» **DIRECTIONS**
Within the material below, transcribe exactly the lines from the one holding "const belt = new THREE.Group();" through the one holding "for node in", keeping both ends and skipping the rest.

"""

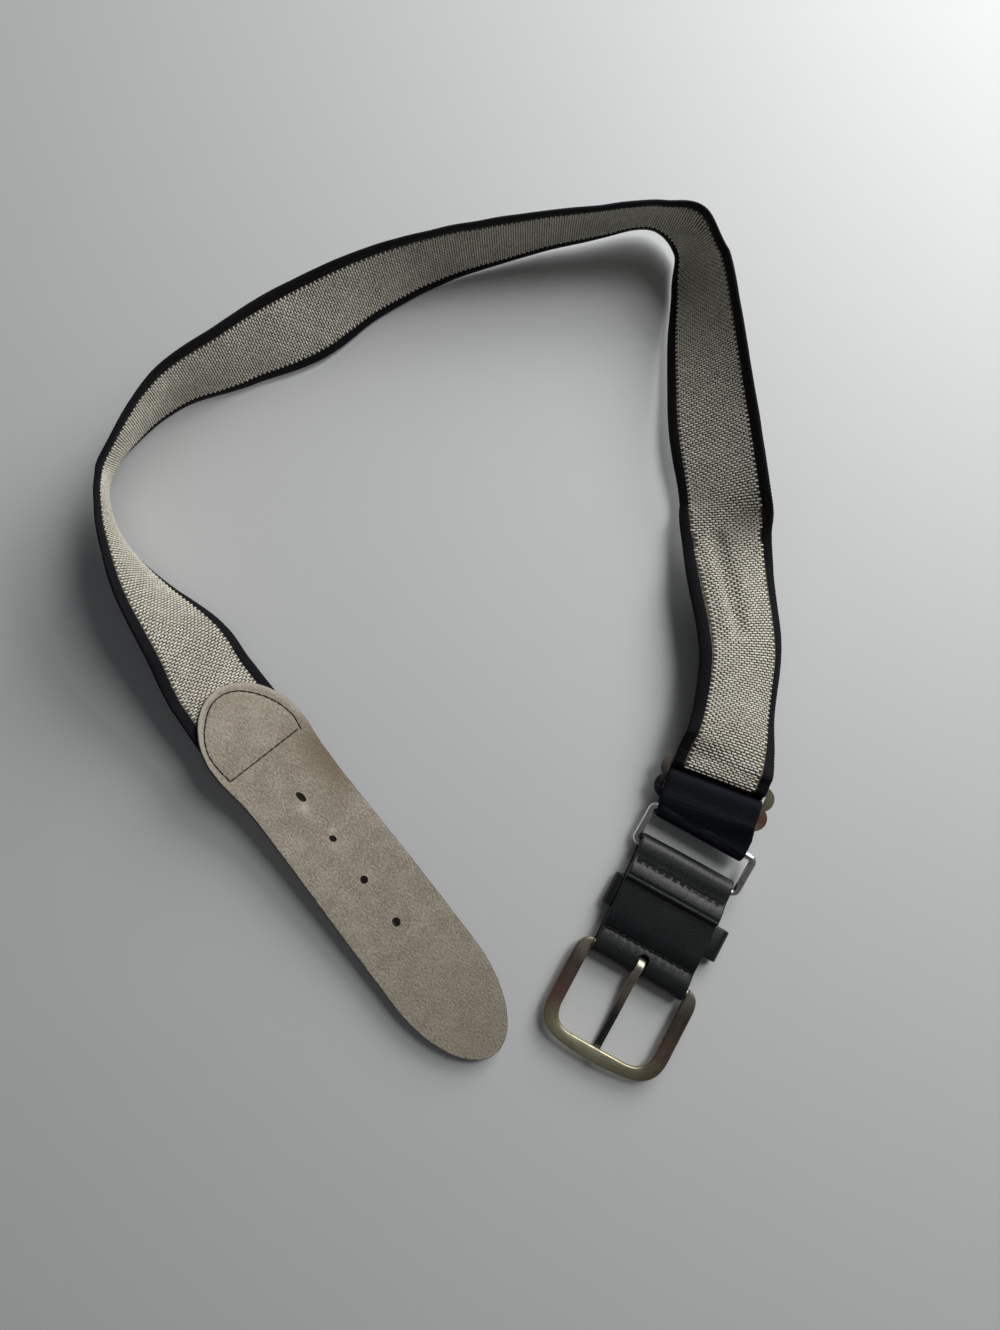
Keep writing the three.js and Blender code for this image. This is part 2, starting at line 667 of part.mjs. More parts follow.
function frameOutline() {
  const inner = FRAME_INNER_CORNER;
  const innerFront = FRAME_INNER_FRONT;
  const arm = FRAME_FRONT + FRAME_OUTER_CORNER.along;
  const armPull = FRAME_FRONT + FRAME_OUTER_CORNER.pull;
  const bar = FRAME_FRONT + FRAME_OUTER_CORNER.rise;
  const barPull = FRAME_FRONT + 2 * FRAME_OUTER_CORNER.rise;
  const strip = new THREE.Shape();
  strip.moveTo(-FRAME_INNER_HALF, HEEL_RADIUS);
  for (const side of [-1, 1]) {
    const half = side * FRAME_HALF;
    const atHeel = side * FRAME_HALF_AT_HEEL;
    const shoulder = HEEL_RADIUS - FRAME_HEEL_CORNER;
    const corner = side * (FRAME_HALF - FRAME_OUTER_CORNER.across);
    const pulled = side * (FRAME_HALF - FRAME_OUTER_CORNER.pull);
    if (side < 0) {
      strip.lineTo(atHeel, HEEL_RADIUS);
      strip.quadraticCurveTo(half, HEEL_RADIUS - 1, half, shoulder);
      strip.lineTo(half, arm);
      strip.bezierCurveTo(half, armPull, pulled, barPull, corner, bar);
      strip.quadraticCurveTo(0, FRAME_FRONT - FRAME_OUTER_CORNER.rise, -corner, bar);
    } else {
      strip.bezierCurveTo(pulled, barPull, half, armPull, half, arm);
      strip.lineTo(half, shoulder);
      strip.quadraticCurveTo(half, HEEL_RADIUS - 1, atHeel, HEEL_RADIUS);
    }
  }
  strip.lineTo(FRAME_INNER_HALF, HEEL_RADIUS);
  strip.lineTo(FRAME_INNER_HALF, innerFront + inner);
  strip.quadraticCurveTo(FRAME_INNER_HALF, innerFront, FRAME_INNER_HALF - inner, innerFront);
  strip.lineTo(inner - FRAME_INNER_HALF, innerFront);
  strip.quadraticCurveTo(-FRAME_INNER_HALF, innerFront, -FRAME_INNER_HALF, innerFront + inner);
  strip.closePath();
  return strip;
}

function buckleFrame() {
  const plate = plateOf(frameOutline(), FRAME_THICK).translate(0, 0, HEEL_HEIGHT - FRAME_THICK / 2);
  const heel = rod(HEEL_RADIUS, 2 * FRAME_HALF_AT_HEEL, 16);
  heel.translate(0, 0, HEEL_HEIGHT);
  const solid = toSolid(plate).add(toSolid(heel));
  return placed(named('buckle_frame', toGeometry(solid), MATERIALS.plated), buckleMatrix);
}

// Prong: an eye round the heel bar and a shaft whose tip lies under the frame's front bar

function prong() {
  const eye = rod(PRONG_EYE_RADIUS, PRONG_WIDTH, 20).translate(PRONG_PLACE, 0, HEEL_HEIGHT);
  const bore = rod(HEEL_RADIUS + GAP, 3 * PRONG_WIDTH, 20).translate(PRONG_PLACE, 0, HEEL_HEIGHT);
  const lower = PRONG_ROWS.map((row) => new THREE.Vector2(row.y, row.low));
  const upper = PRONG_ROWS.map((row) => new THREE.Vector2(row.y, row.high));
  const shaft = new THREE.Shape([...lower, ...upper.reverse()]);
  const stem = acrossX(shaft, PRONG_WIDTH).translate(PRONG_PLACE, 0, 0);
  const solid = toSolid(eye).add(toSolid(stem)).subtract(toSolid(bore));
  return placed(named('prong', toGeometry(solid), MATERIALS.plated), buckleMatrix);
}

const belt = new THREE.Group();
belt.add(
  elasticWeb(),
  leatherTab(),
  slideAdjuster(),
  wireRing(),
  buckleStrap(),
  keeperLoop(),
  buckleFrame(),
  prong(),
);
belt.position.set(-CENTRE.x, -CENTRE.y, 0);

export default belt;
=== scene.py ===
# Elastic belt lying open on a pale floor, inner side up, with the camera above it.
import math

import bpy
import numpy as np
from mathutils import Matrix, Vector


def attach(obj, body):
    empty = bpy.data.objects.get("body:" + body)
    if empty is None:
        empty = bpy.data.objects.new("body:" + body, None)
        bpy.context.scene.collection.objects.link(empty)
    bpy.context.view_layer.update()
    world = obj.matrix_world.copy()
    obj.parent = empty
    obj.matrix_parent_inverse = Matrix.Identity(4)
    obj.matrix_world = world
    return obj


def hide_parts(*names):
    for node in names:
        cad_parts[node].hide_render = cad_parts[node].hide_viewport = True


bl_info = {
    "name": "Elastic Belt",
    "version": (1, 0, 0),
    "blender": (4, 5, 0),
    "location": "3D View > Sidebar > Belt",
    "description": "Builds a stretch web belt with a holed leather tab and a buckle end",
    "category": "Add Mesh",
}

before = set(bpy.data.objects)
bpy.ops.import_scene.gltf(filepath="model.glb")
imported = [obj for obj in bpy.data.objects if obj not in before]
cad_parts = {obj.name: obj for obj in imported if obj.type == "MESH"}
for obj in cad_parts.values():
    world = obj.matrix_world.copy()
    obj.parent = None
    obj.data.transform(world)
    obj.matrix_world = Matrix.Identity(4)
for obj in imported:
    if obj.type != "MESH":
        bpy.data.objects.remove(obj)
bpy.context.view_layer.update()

# The rows below are millimetres from one table point; the belt's box is centred on the origin
MM = 0.001
SHIFT = np.array([0.8, 0.2, 0.0])
UP = np.array([0.0, 0.0, 1.0])
GAP = 0.3

# Elastic web
WEB_WIDTH = 38.0
WEB_THICK = 1.6
WEB_WIDTH_AT_FOLD = 36.6
SELVEDGE = 4.1

# Leather tab, measured from its first hole, positive towards the tip
TAB_THICK = 2.2
TAB_FIRST_HOLE = (-53.7, -61.9)
TAB_HEADING = -52.3
TAB_TIP = 121.8
TAB_ROUND_END = -51.5
TAB_TIP_LENGTH = 38.0
TAB_ROUND_LENGTH = 25.0
HOLE_SPACING = 20.0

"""

» **CORRECT ANSWER**
const belt = new THREE.Group();
belt.add(
  elasticWeb(),
  leatherTab(),
  slideAdjuster(),
  wireRing(),
  buckleStrap(),
  keeperLoop(),
  buckleFrame(),
  prong(),
);
belt.position.set(-CENTRE.x, -CENTRE.y, 0);

export default belt;
=== scene.py ===
# Elastic belt lying open on a pale floor, inner side up, with the camera above it.
import math

import bpy
import numpy as np
from mathutils import Matrix, Vector


def attach(obj, body):
    empty = bpy.data.objects.get("body:" + body)
    if empty is None:
        empty = bpy.data.objects.new("body:" + body, None)
        bpy.context.scene.collection.objects.link(empty)
    bpy.context.view_layer.update()
    world = obj.matrix_world.copy()
    obj.parent = empty
    obj.matrix_parent_inverse = Matrix.Identity(4)
    obj.matrix_world = world
    return obj


def hide_parts(*names):
    for node in names:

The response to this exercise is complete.